Goal » Write out each line beneath this one exactly as it reads.

Data provided »
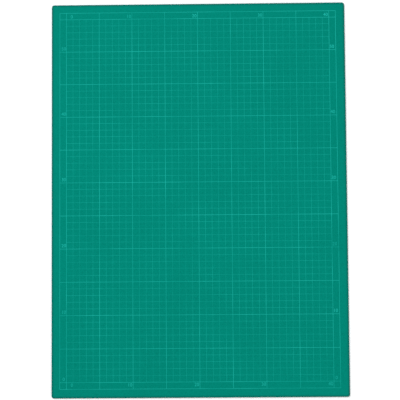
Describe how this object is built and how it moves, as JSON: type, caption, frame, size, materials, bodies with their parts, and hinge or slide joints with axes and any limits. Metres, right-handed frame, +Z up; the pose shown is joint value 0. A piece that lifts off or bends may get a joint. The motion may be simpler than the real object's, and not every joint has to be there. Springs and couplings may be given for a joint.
{
  "type": "self-healing cutting mat",
  "caption": "Large flat green cutting mat laminated from soft and stiff sheets, with rounded corners and a printed centimetre grid inside a frame line.",
  "frame": {"origin": "middle of the underside, which lies on the table", "axes": "+X across the mat, +Y along its long side towards the top of the printed scale, +Z up out of the table, from the underside to the printed face"},
  "size_m": [0.446, 0.596, 0.003],
  "materials": {
    "healing_pvc": "matte",
    "stiffening_film": "satin",
    "core_pvc": "matte",
    "print_ink": "satin"
  },
  "bodies": {
    "root": {"bottom_healing_sheet": "healing_pvc", "lower_stiffening_sheet": "stiffening_film", "core_sheet": "core_pvc", "upper_stiffening_sheet": "stiffening_film", "top_healing_sheet": "healing_pvc", "fine_grid_print": "print_ink", "heavy_grid_print": "print_ink", "frame_line_print": "print_ink"}
  },
  "joints": []
}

Task response »
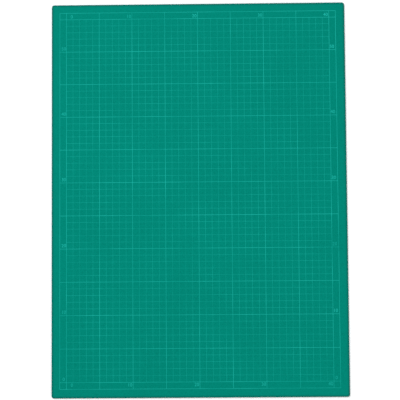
Describe how this object is built and how it moves, as JSON: type, caption, frame, size, materials, bodies with their parts, and hinge or slide joints with axes and any limits. Metres, right-handed frame, +Z up; the pose shown is joint value 0. A piece that lifts off or bends may get a joint. The motion may be simpler than the real object's, and not every joint has to be there. Springs and couplings may be given for a joint.
{
  "type": "self-healing cutting mat",
  "caption": "Large flat green cutting mat laminated from soft and stiff sheets, with rounded corners and a printed centimetre grid inside a frame line.",
  "frame": {"origin": "middle of the underside, which lies on the table", "axes": "+X across the mat, +Y along its long side towards the top of the printed scale, +Z up out of the table, from the underside to the printed face"},
  "size_m": [0.446, 0.596, 0.003],
  "materials": {
    "healing_pvc": "matte",
    "stiffening_film": "satin",
    "core_pvc": "matte",
    "print_ink": "satin"
  },
  "bodies": {
    "root": {"bottom_healing_sheet": "healing_pvc", "lower_stiffening_sheet": "stiffening_film", "core_sheet": "core_pvc", "upper_stiffening_sheet": "stiffening_film", "top_healing_sheet": "healing_pvc", "fine_grid_print": "print_ink", "heavy_grid_print": "print_ink", "frame_line_print": "print_ink"}
  },
  "joints": []
}